======== Input records

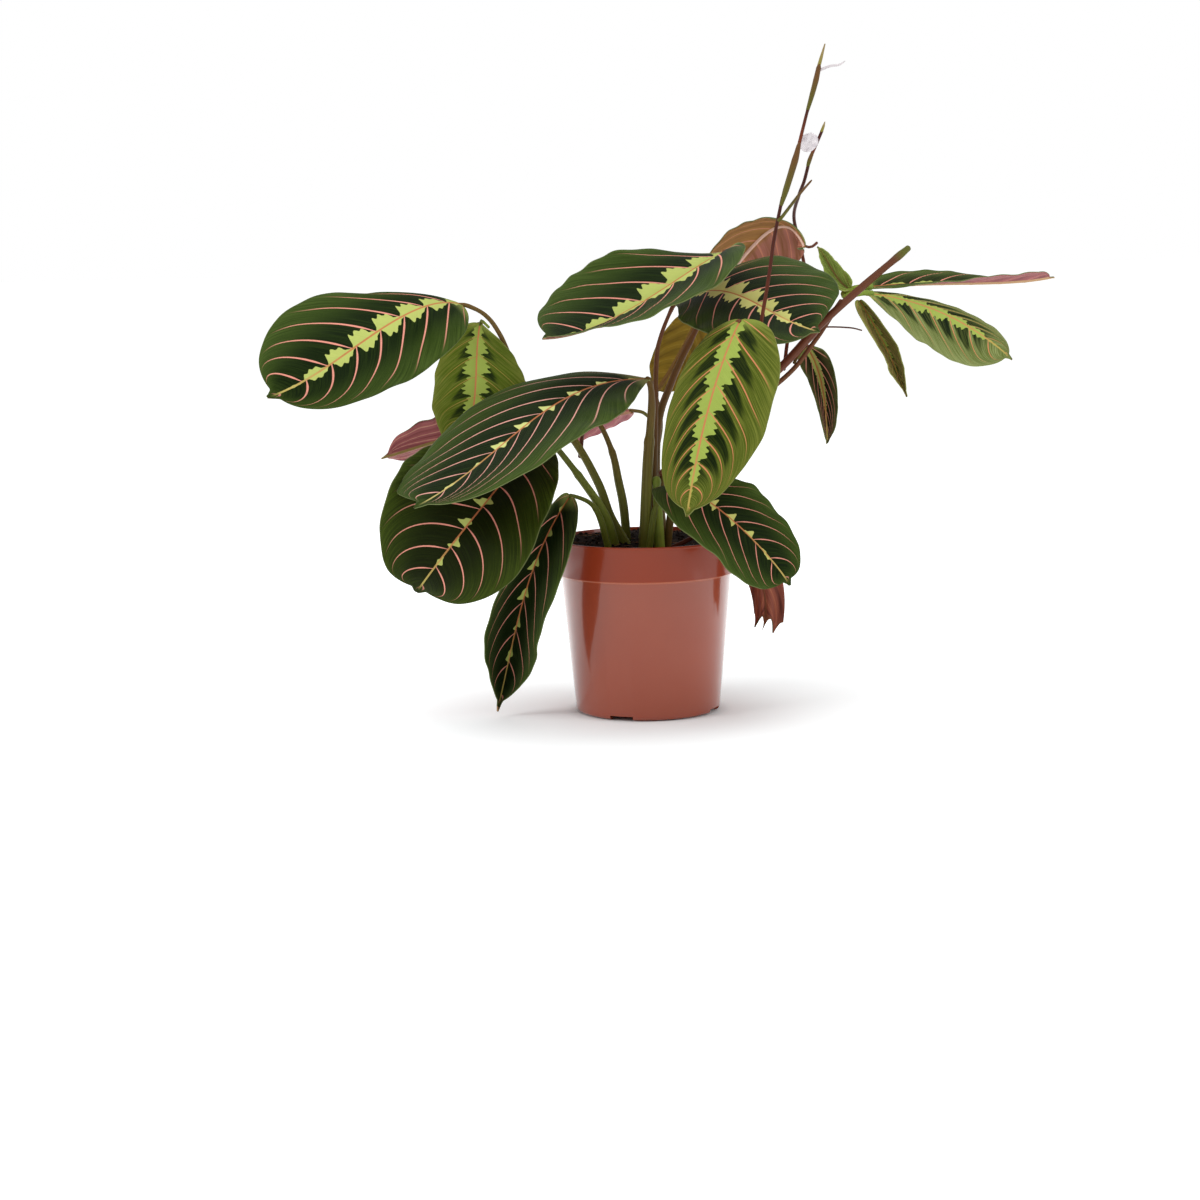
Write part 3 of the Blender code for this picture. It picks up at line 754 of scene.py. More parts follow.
petiole(
    "back_left", "stalk_green", green_stalk,
    [(-12, 12, 108.5), (-14, 10, 134), (-17, 9, 151), (-21, 8, 171), (-30, 8, 191), (-44, 11, 201)],
    (5.4, 5.6, 5.2, 4.2, 3.6, 2.8), grow_to=(-48.5, 12.5, 202.5), buried=True,
)
petiole(
    "low_hanging", "stalk_green", lush_stalk,
    [(-24.5, -10.5, 108.5), (-30, -15, 130), (-36, -19, 140), (-46.5, -26.5, 145.6)],
    (4.4, 2.8), grow_to=(-50, -29, 145.6), buried=True,
)
petiole(
    "upper_left", "stalk_green", brown_stalk,
    [
        (8, 10, 108.5), (9, 9, 182), (19, 10, 216), (36, 17, 250), (54, 26, 279), (61, 20, 293),
        (59, 3, 300.5),
    ],
    (5.6, 5.0, 4.4, 3.8, 3.4, 3.2, 3.0), grow_to=(54, -3.5, 301), buried=True,
)
petiole(
    "pink_middle", "stalk_green", green_stalk,
    [(5.5, 13, 192), (0, 18, 196), (-5, 23, 196.8)],
    (2.4, 2.4), shape=plain, grow_to=(-8.5, 27, 197),
)
petiole(
    "upper_middle", "stalk_green", brown_stalk,
    [(4, 0, 108.5), (7, 2, 172), (9, 2, 228), (12, 1, 246), (20, -3.6, 265.5)],
    (4.6, 4.0, 3.4, 3.0, 2.6), grow_to=(23.5, -3, 268), buried=True,
)
stalk(
    "green_basal_sheath", "basal_sheath", "sheath_green", bright_sheath,
    [(9, -13, 108.5), (8, -12.5, 134), (7.5, -11, 154.5)], (6.6, 5.6), buried=True,
)
petiole(
    "front_right", "stalk_green", brown_stalk,
    [(14, -7, 108.5), (20, -16, 150), (35, -44, 200), (49, -66, 243), (57.5, -71.5, 256.8)],
    (5.0, 4.6, 4.0, 3.4, 2.8), grow_to=(60, -74.6, 257.5), buried=True,
)
petiole(
    "behind_middle", "stalk_green", green_stalk,
    [(-3, 16, 108.5), (4, 20, 150), (12, 26, 185), (9.5, 31, 205.5)],
    (4.0, 2.6), grow_to=(9, 32, 209.5), buried=True,
)
petiole(
    "low_right", "stalk_green", lush_stalk,
    [(2, -18, 108.5), (6, -20.5, 135), (13, -21.6, 148.5)],
    (4.4, 3.0), grow_to=(16, -24, 150.3), buried=True,
)
petiole(
    "withered", "stalk_purple", purple_stalk,
    [(22, -8, 110.5), (40, -14, 119), (57, -18.5, 120), (63.6, -19.6, 108.5)],
    (3.0, 2.0), grow_to=(65.2, -20.3, 104.5), buried=True,
)
stalk(
    "purple_flowering_stem", "flowering_stem", "stalk_purple", cane_skin,
    [
        (10.5, -9.5, 157.5), (36, -16, 182), (85, -26, 223), (114, -28, 253), (141, -30, 277),
        (170, -34, 301),
    ],
    (3.6, 4.6, 5.0, 5.4, 5.4, 4.2),
)
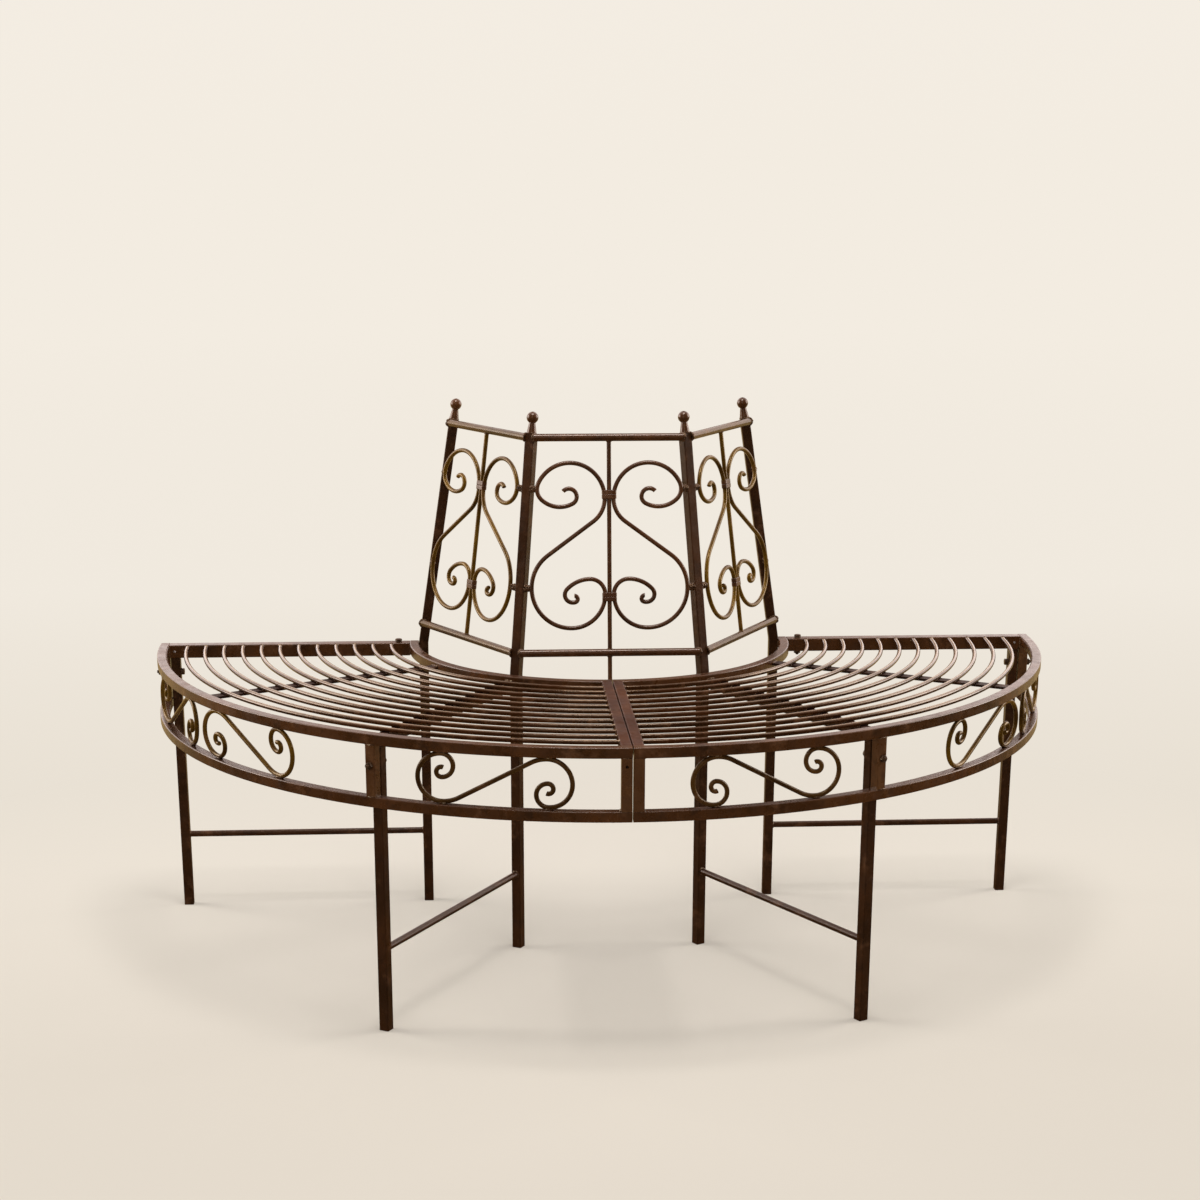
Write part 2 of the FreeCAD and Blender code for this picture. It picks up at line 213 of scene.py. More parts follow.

================

__Instruction__: The records above should be returned exactly.

__Answer to the exercise__:
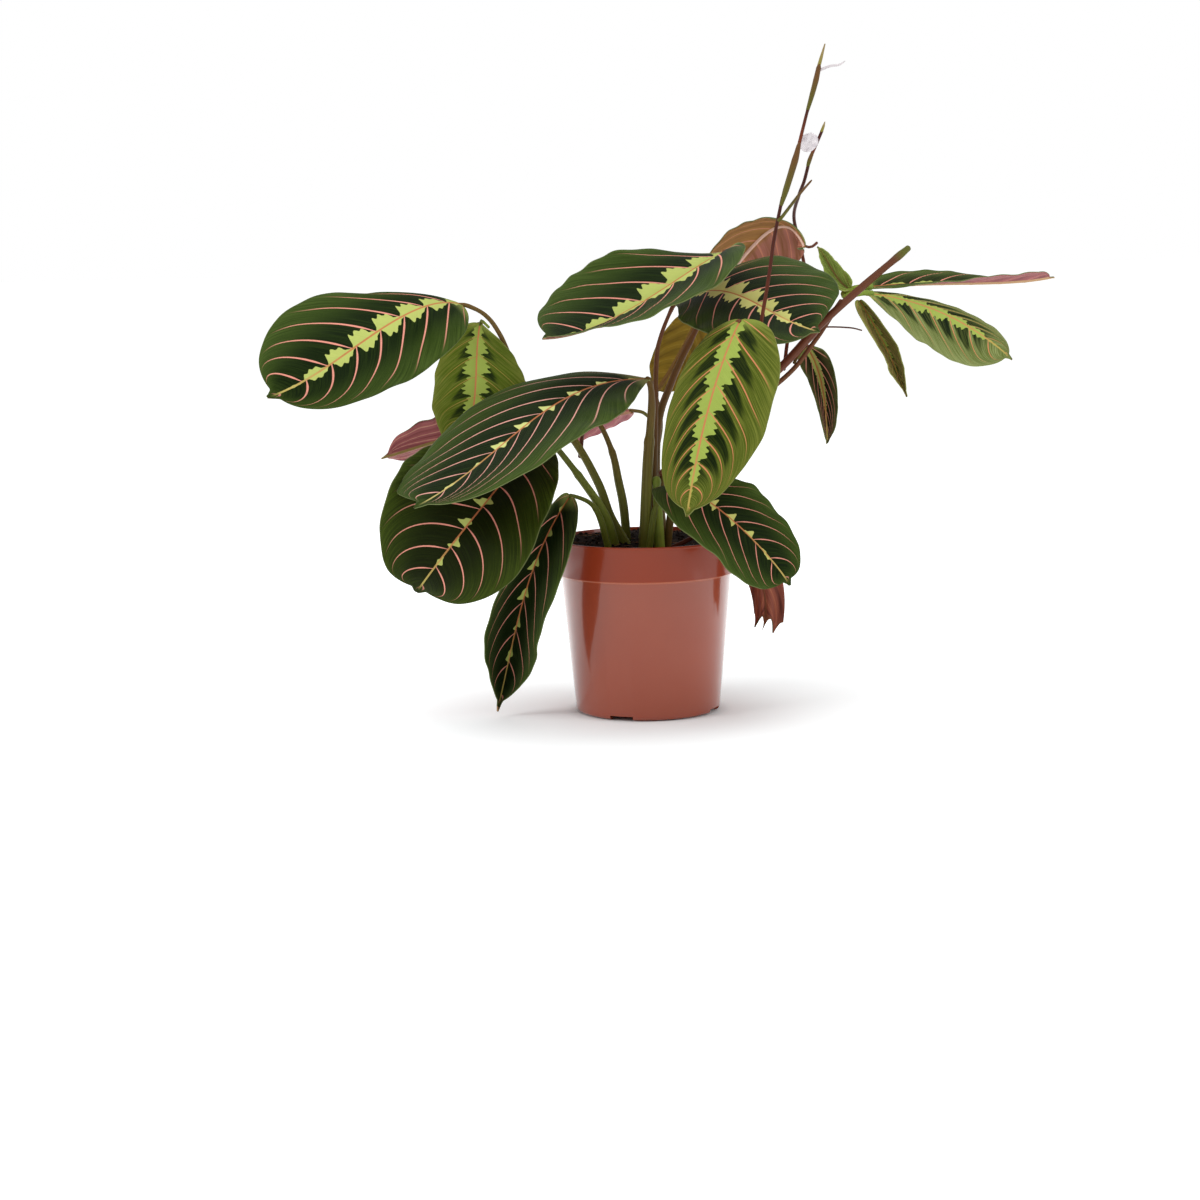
Write part 3 of the Blender code for this picture. It picks up at line 754 of scene.py. More parts follow.
petiole(
    "back_left", "stalk_green", green_stalk,
    [(-12, 12, 108.5), (-14, 10, 134), (-17, 9, 151), (-21, 8, 171), (-30, 8, 191), (-44, 11, 201)],
    (5.4, 5.6, 5.2, 4.2, 3.6, 2.8), grow_to=(-48.5, 12.5, 202.5), buried=True,
)
petiole(
    "low_hanging", "stalk_green", lush_stalk,
    [(-24.5, -10.5, 108.5), (-30, -15, 130), (-36, -19, 140), (-46.5, -26.5, 145.6)],
    (4.4, 2.8), grow_to=(-50, -29, 145.6), buried=True,
)
petiole(
    "upper_left", "stalk_green", brown_stalk,
    [
        (8, 10, 108.5), (9, 9, 182), (19, 10, 216), (36, 17, 250), (54, 26, 279), (61, 20, 293),
        (59, 3, 300.5),
    ],
    (5.6, 5.0, 4.4, 3.8, 3.4, 3.2, 3.0), grow_to=(54, -3.5, 301), buried=True,
)
petiole(
    "pink_middle", "stalk_green", green_stalk,
    [(5.5, 13, 192), (0, 18, 196), (-5, 23, 196.8)],
    (2.4, 2.4), shape=plain, grow_to=(-8.5, 27, 197),
)
petiole(
    "upper_middle", "stalk_green", brown_stalk,
    [(4, 0, 108.5), (7, 2, 172), (9, 2, 228), (12, 1, 246), (20, -3.6, 265.5)],
    (4.6, 4.0, 3.4, 3.0, 2.6), grow_to=(23.5, -3, 268), buried=True,
)
stalk(
    "green_basal_sheath", "basal_sheath", "sheath_green", bright_sheath,
    [(9, -13, 108.5), (8, -12.5, 134), (7.5, -11, 154.5)], (6.6, 5.6), buried=True,
)
petiole(
    "front_right", "stalk_green", brown_stalk,
    [(14, -7, 108.5), (20, -16, 150), (35, -44, 200), (49, -66, 243), (57.5, -71.5, 256.8)],
    (5.0, 4.6, 4.0, 3.4, 2.8), grow_to=(60, -74.6, 257.5), buried=True,
)
petiole(
    "behind_middle", "stalk_green", green_stalk,
    [(-3, 16, 108.5), (4, 20, 150), (12, 26, 185), (9.5, 31, 205.5)],
    (4.0, 2.6), grow_to=(9, 32, 209.5), buried=True,
)
petiole(
    "low_right", "stalk_green", lush_stalk,
    [(2, -18, 108.5), (6, -20.5, 135), (13, -21.6, 148.5)],
    (4.4, 3.0), grow_to=(16, -24, 150.3), buried=True,
)
petiole(
    "withered", "stalk_purple", purple_stalk,
    [(22, -8, 110.5), (40, -14, 119), (57, -18.5, 120), (63.6, -19.6, 108.5)],
    (3.0, 2.0), grow_to=(65.2, -20.3, 104.5), buried=True,
)
stalk(
    "purple_flowering_stem", "flowering_stem", "stalk_purple", cane_skin,
    [
        (10.5, -9.5, 157.5), (36, -16, 182), (85, -26, 223), (114, -28, 253), (141, -30, 277),
        (170, -34, 301),
    ],
    (3.6, 4.6, 5.0, 5.4, 5.4, 4.2),
)
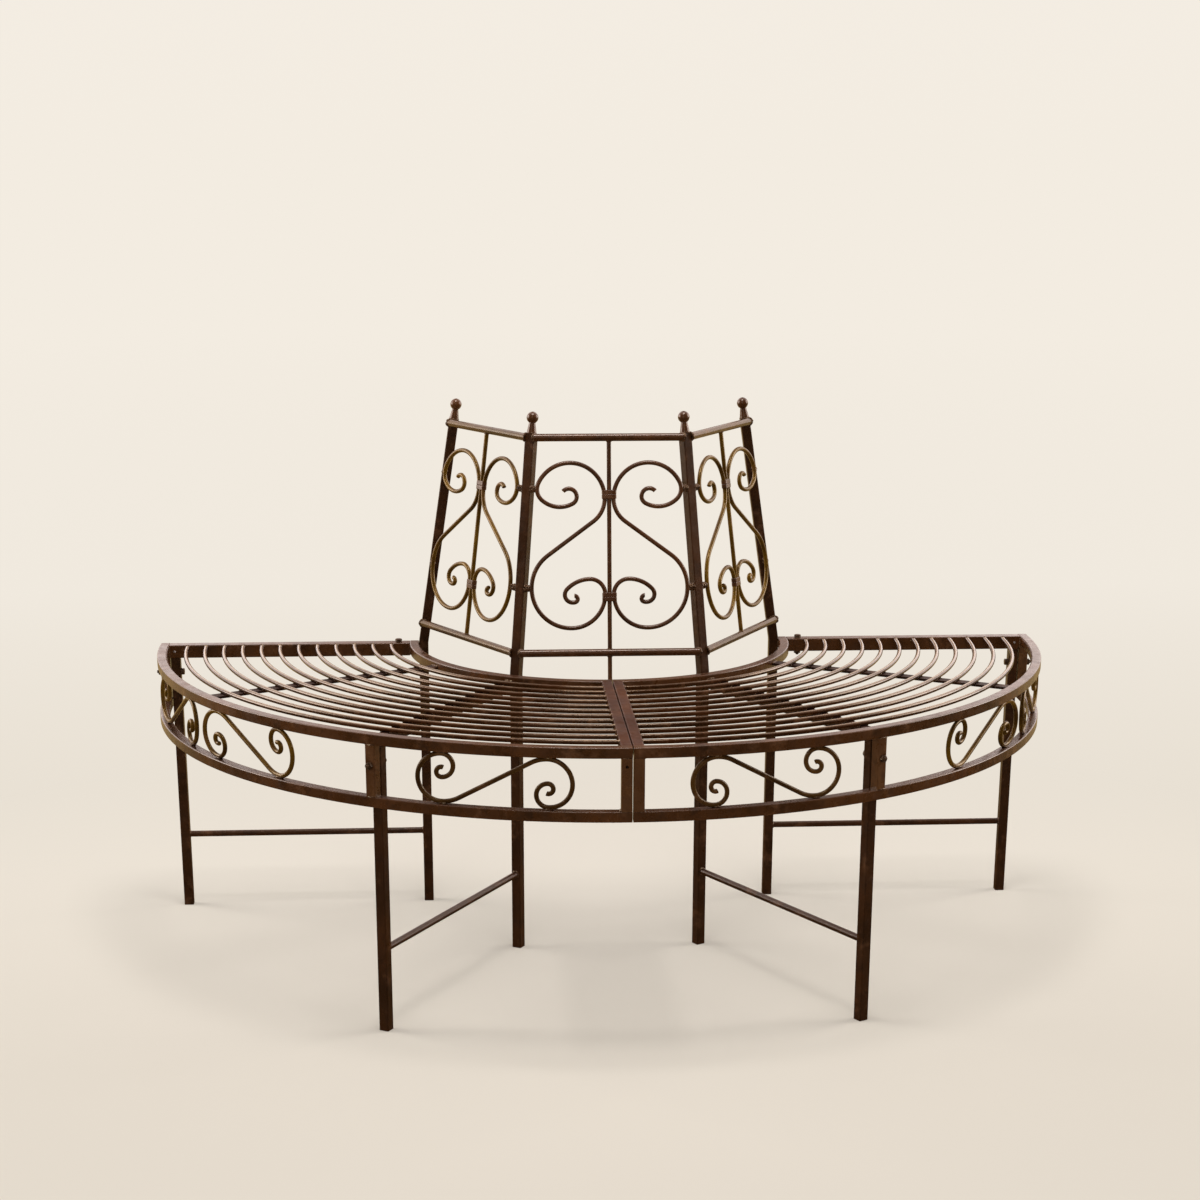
Write part 2 of the FreeCAD and Blender code for this picture. It picks up at line 213 of scene.py. More parts follow.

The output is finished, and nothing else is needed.